The reported decision by the government to raise the level of viability gap funding, or grants, for projects under the fifth phase of the National Highway Development Programme, may breathe some new life into a scheme that has stuttered to a halt. No project has been awarded in recent months because no one bid for some, while for others there was only a single bid. Even for projects which have received more than two bids, progress has been stalled because bidders have asked for a higher level of government funding. Problems have arisen on account of two developments. First, costs rose sharply because of the impact of rising global commodity prices. Second, the economic slowdown has affected traffic projections and hence cash flow through toll collection, while the financial crisis has made money scarce. In a related development, some leveraged real estate firms found they could not bid.

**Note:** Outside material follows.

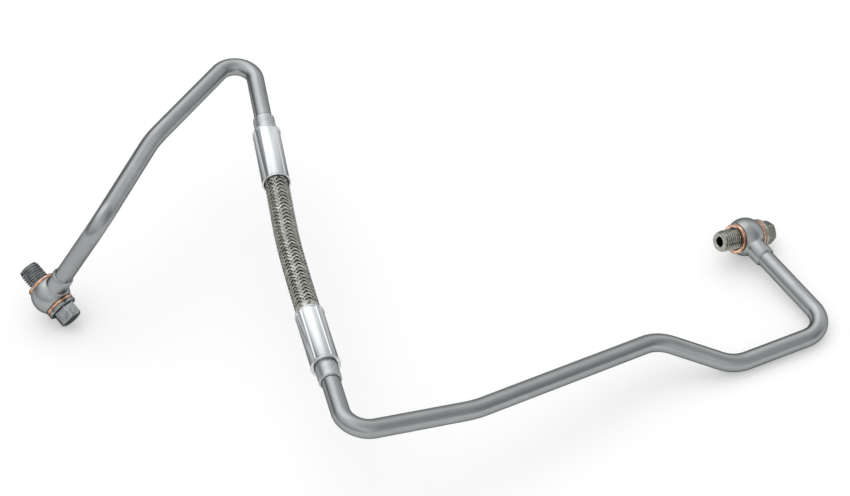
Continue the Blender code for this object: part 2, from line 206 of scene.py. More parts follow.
def eye_from_mount(side):
    """Give a banjo's centre and bolt direction from the mount on its bolt's head."""
    face = mounts[side + "_bolt_head_face"]
    axis = unit(Vector(face["axis"]))
    return Vector(face["pos_m"]) - axis * head_height, axis


def frame_matrix(origin, z_axis, x_axis):
    """Give the matrix whose Z is z_axis and whose X is the part of x_axis square to it."""
    z = unit(z_axis)
    x = unit(x_axis - z * x_axis.dot(z))
    y = z.cross(x)
    matrix = Matrix((x, y, z)).transposed().to_4x4()
    matrix.translation = origin
    return matrix


left_centre, left_axis = eye_from_mount("left")
right_centre, right_axis = eye_from_mount("right")
shift = left_centre - LEFT_EYE


class Recipe:
    """A short way to build a node material."""

    def __init__(self, name):
        self.material = bpy.data.materials.new(name)
        self.material.use_nodes = True
        self.tree = self.material.node_tree
        self.shader = self.tree.nodes["Principled BSDF"]

    def node(self, kind, **values):
        """Add a node and set its fields."""
        made = self.tree.nodes.new(kind)
        for field, value in values.items():
            setattr(made, field, value)
        return made

    def join(self, source, target):
        """Link an output to an input."""
        self.tree.links.new(source, target)

    def coordinates(self, scale, source="UV"):
        """Give coordinates stretched by a scale."""
        place = self.node("ShaderNodeTexCoord")
        mapping = self.node("ShaderNodeMapping")
        mapping.inputs["Scale"].default_value = scale
        self.join(place.outputs[source], mapping.inputs["Vector"])
        return mapping.outputs["Vector"]

    def noise(self, vector, scale, detail=4.0, roughness=0.55):
        """Give a noise value over coordinates."""
        made = self.node("ShaderNodeTexNoise")
        made.inputs["Scale"].default_value = scale
        made.inputs["Detail"].default_value = detail
        made.inputs["Roughness"].default_value = roughness
        self.join(vector, made.inputs["Vector"])
        return made.outputs["Fac"]

    def ramp(self, value, stops):
        """Map a value to colours or greys at stops."""
        made = self.node("ShaderNodeValToRGB")
        elements = made.color_ramp.elements
        while len(elements) < len(stops):
            elements.new(0.5)
        for element, (place, colour) in zip(elements, stops):
            element.position = place
            element.color = (*colour, 1.0)
        self.join(value, made.inputs["Fac"])
        return made.outputs["Color"]

    def spread(self, value, low, high, start=0.3, end=0.7):
        """Map a noise value to a range of numbers."""
        made = self.node("ShaderNodeMapRange")
        made.inputs["From Min"].default_value = start
        made.inputs["From Max"].default_value = end
        made.inputs["To Min"].default_value = low
        made.inputs["To Max"].default_value = high
        self.join(value, made.inputs["Value"])
        return made.outputs["Result"]

    def bump(self, value, distance, strength=1.0, below=None):
        """Raise the surface by a value."""
        made = self.node("ShaderNodeBump")
        made.inputs["Distance"].default_value = distance
        made.inputs["Strength"].default_value = strength
        self.join(value, made.inputs["Height"])
        if below:
            self.join(below, made.inputs["Normal"])
        return made.outputs["Normal"]

    def finish(self, colour, roughness, normal, metallic, edge=OUTLINE_SHINE):
        """Connect the results to the shader; edge is how much a metal shines at its outline."""
        self.join(colour, self.shader.inputs["Base Color"])
        self.join(roughness, self.shader.inputs["Roughness"])
        self.join(normal, self.shader.inputs["Normal"])
        self.shader.inputs["Metallic"].default_value = metallic
        self.shader.inputs["Specular Tint"].default_value = (edge, edge, edge, 1.0)
        return self.material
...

The sharp fall in commodity process in recent months has rekindled interest, but cement prices have begun to rise again.

The government’s reluctance to raise the grant component is understandable; projects under the public private partnership mode are meant to stand on their own feet. Government financial support has so far been modest, while in some projects (in Gujarat, for instance) bidders have offered to pay the government. Raising the government subvention will therefore set a new benchmark, and raise questions about the logic of the PPP model. If up to a third of the money has to be given by the government, it will be asked, why shouldn’t the entire project be in the public sector?

To be sure, as the government spends its way out of the slowdown, there can be few more deserving beneficiaries than roads, particularly highways under the national programme. The governance structure for these projects has been carefully developed and the chances of leakage are relatively low (but not non-existent), given what goes on in some public works programmes. But if it is to raise the level of grants, the government must bear in mind a few key issues. One, the new agreements must provide for a payback to the government of the additional amount that it pays up front, as and when the economic momentum picks up again and traffic and toll collections improve. Otherwise the additional grant will amount to a windfall gain for bidders. Second, the government should give up toying with the idea of diluting the quality norms for such projects, in order to bring down costs because it will be counter-productive. Third, it has to eliminate players with a poor execution record.

Lastly, and perhaps most importantly, the ministry in question and the National Highway Development Authority have to put their houses in order. The highway programme got off to a good start during NDA rule a decade ago, but has suffered a serious slowdown during the life of the present government. The aim of the next must be to get its act together in this vital area. After all, of the 69,000 km of national highways, only a quarter has been contracted out so far, and the completed portion is a sixth of the total. Another quarter is said to be ready for tendering. Even if funding issues are resolved, and contracts awarded, it will be close to another decade before the work is complete. In other words, it would have taken the best part of two decades to upgrade just half the national highway network. As should be obvious, this is no pace at which to push an important infrastructure area.